Miami Heat President Pat Riley reflects on 2023-24 roster
MIAMI – The offseason narrative was one of failure. It just was.
When Bradley Beal, Damian Lillard and Jrue Holiday come to market and you come away with none while being linked in media reports to all three, the negative tends to resonate.
And it did for the Miami Heat, for months.
In the business long enough, Pat Riley appreciates how it works.
“If I was in the media, that’s how I would look at it,” he said of the summer swirl of speculation.
But he’s not in the media.
He’s entering his 29th season as Heat president, around long enough to appreciate a time before there was a Woj or a Shams or when failing to address the unfounded only further fueled the fire.
“When there’s a narrative out there that gets ignited through social media and the hypotheticals, of whether it was a failure, I don’t buy that at all,” Riley said to the Sun Sentinel ahead of Wednesday night’s season opener against the Detroit Pistons at Kaseya Center. “Because I know exactly where this team is, from that standpoint.
“From my perspective and the ownership perspective and all the internal people with the Heat, we like our team.”
Which, of course, is what also would have been offered if there was a franchise-shifting trade.
And it’s not as if the Heat did not try.
With Beal, there was a no-trade clause that would have to be accepted by an acquiring team, a caveat the Phoenix Suns accepted.
With Lillard, there was a refusal by the Portland Trail Blazers to come off as cornered by Lillard’s demand to solely be dealt to the Heat. So instead, the Heat were ghosted, Lillard dealt to the Milwaukee Bucks.
And with Holiday, there was a limit to the Heat’s perspective on the need for change, of a move to something decidedly older.
The latter is significant, because in many ways it speaks to why it never was about desperation, at least as Riley casts it.
While he declined to discuss specifics regarding Beal, Lillard and Holiday, there was one element that required no prodding.
Granted, defending one of your own, particularly one of your own who will be essential in determining if there is to be a fourth visit to the Eastern Conference finals in five years, is both practical and prudent.
But this was more. This was months of speculation that led to a unique, unspoken dance between the team and fifth-year guard Tyler Herro.
“I will say this, that we never offered Tyler in any trade, we’ve never shopped him to anybody,” Riley said, his conversational tone rising to something more. “It’s just part of the business.”

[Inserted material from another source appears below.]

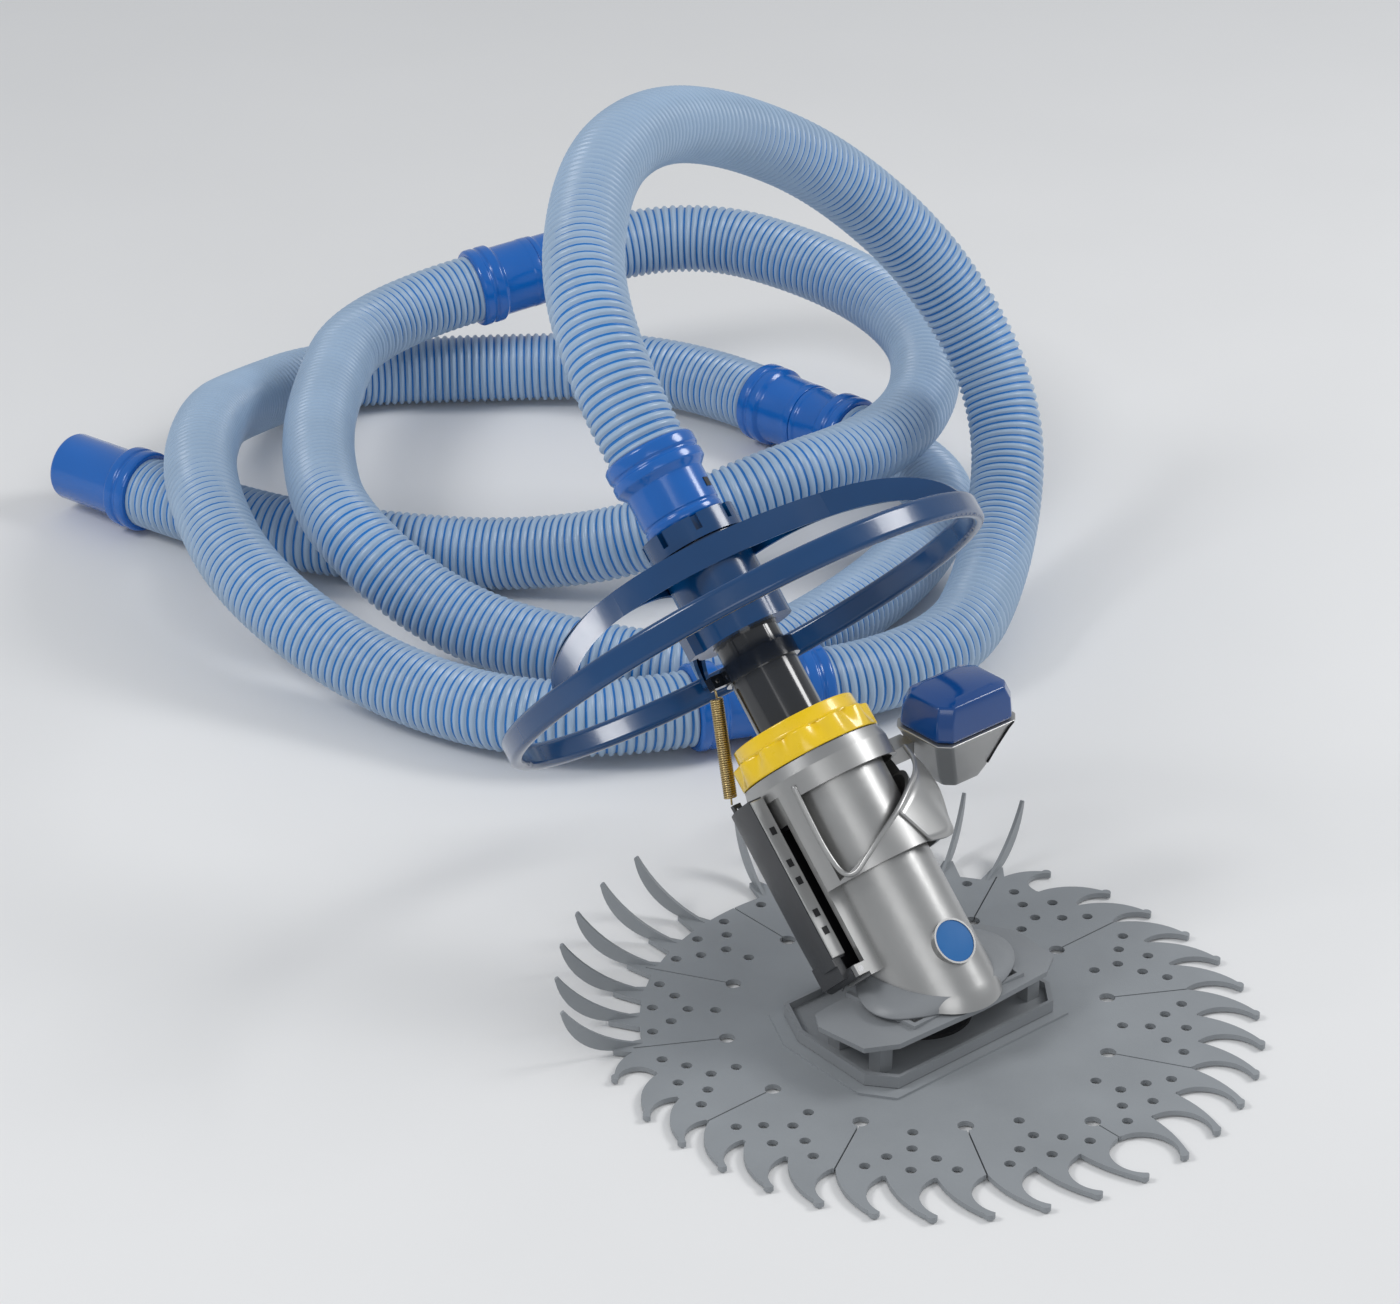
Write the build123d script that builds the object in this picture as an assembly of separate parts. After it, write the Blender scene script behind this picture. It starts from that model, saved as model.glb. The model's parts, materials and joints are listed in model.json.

It was not the cleanest of looks for the Heat. A year ago, on the eve of the 2022-23 season, in this very time frame, the Heat announced a four-year, $130 million extension for Herro off his rookie-scale contract, an extension that begins with this season’s $27 million salary.
“The fact that Tyler has been involved in these discussions, he almost should wear that as a badge of honor,” Riley said. “I hate to see that happen. You can’t stop it. This one was a runaway train this summer. It couldn’t be stopped. It just was. And the more you would try to speak on it in any way shape or form, then it’s what it is.
“But definitely I communicated with the agents. I didn’t talk directly to Tyler. And I saw him in training camp. He dapped me up a little bit and that was it.”
It was a moment both awkward and necessary, after a summer of speculation and external repudiation.
“But, I’ll tell you again,” Riley said, “we have never shopped him to anybody. People call on him all the time, but we say, ‘Goodbye and thank you.’
“But there are instances with all players. Bam Adebayo was discussed in a trade this year. Not from us, we said no – no, no, no, no, no. So you have to get on the phone and talk to people.”
And then you get to start playing the games, which almost mercifully will allow the Heat – and Riley – to turn conjecture into competition.
“I like our team,” he said. “I’m not worried again, about what the narrative is, what the perspective is. I think we have a great chance.”